This study is a retrospective evaluation of the performance of deep learning models that were developed for the detection of COVID-19 from chest x-rays, undertaken with the goal of assessing the suitability of such systems as clinical decision support tools.
Models were trained on the National COVID-19 Chest Imaging Database (NCCID), a UK-wide multi-centre dataset from 26 different NHS hospitals and evaluated on independent multi-national clinical datasets. The evaluation considers clinical and technical contributors to model error and potential model bias. Model predictions are examined for spurious feature correlations using techniques for explainable prediction.
Models performed adequately on NHS populations, with performance comparable to radiologists, but generalised poorly to international populations. Models performed better in males than females, and performance varied across age groups. Alarmingly, models routinely failed when applied to complex clinical cases with confounding pathologies and when applied to radiologist defined “mild” cases.

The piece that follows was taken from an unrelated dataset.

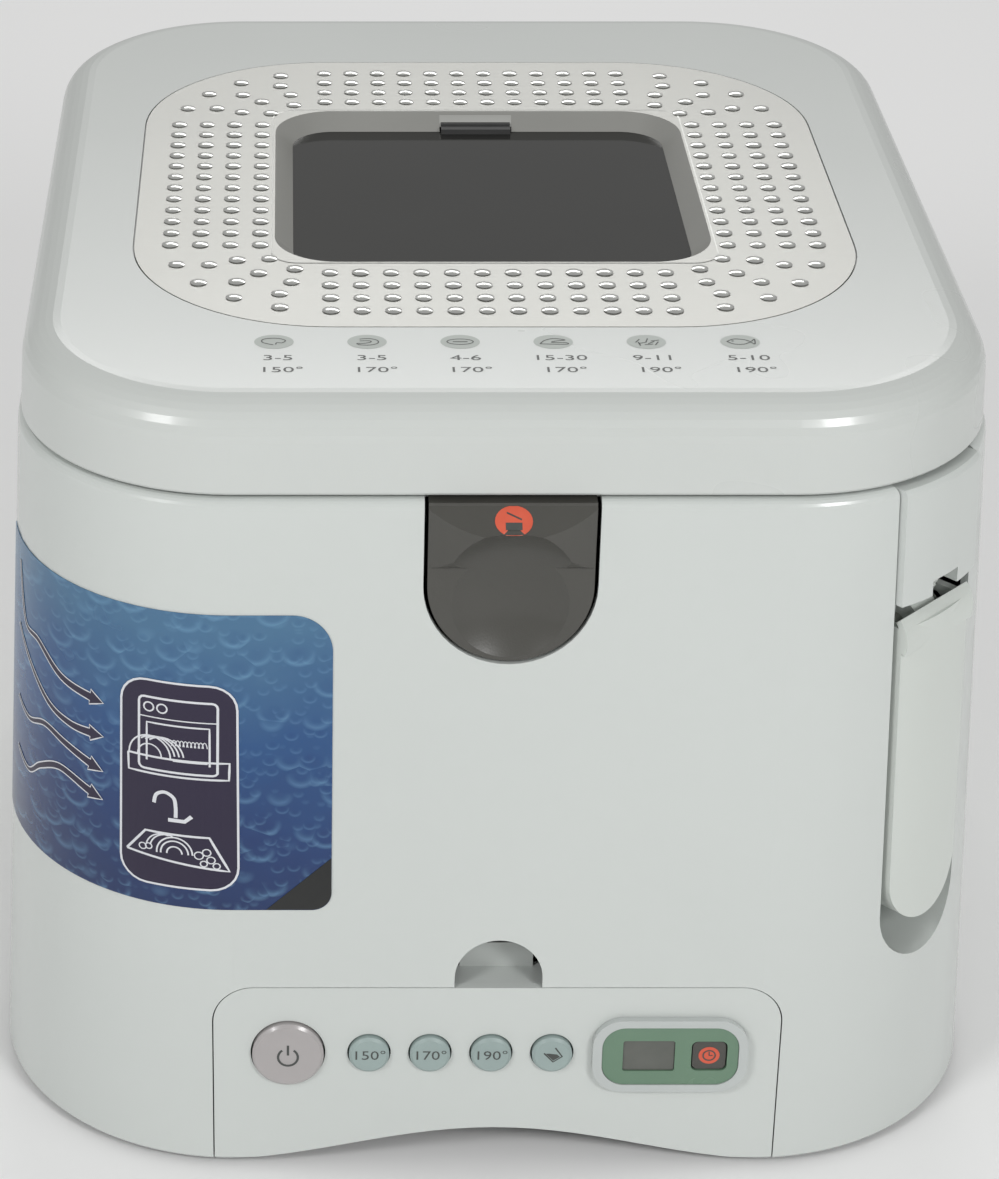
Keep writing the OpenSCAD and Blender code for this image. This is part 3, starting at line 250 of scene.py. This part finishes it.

This comprehensive benchmarking study examines the pitfalls in current practices that have led to impractical model development. Key findings highlight the need for clinician involvement at all stages of model development, from data curation and label definition, to model evaluation, to ensure that all clinical factors and disease features are appropriately considered during model design. This is imperative to ensure automated approaches developed for disease detection are fit-for-purpose in a clinical setting.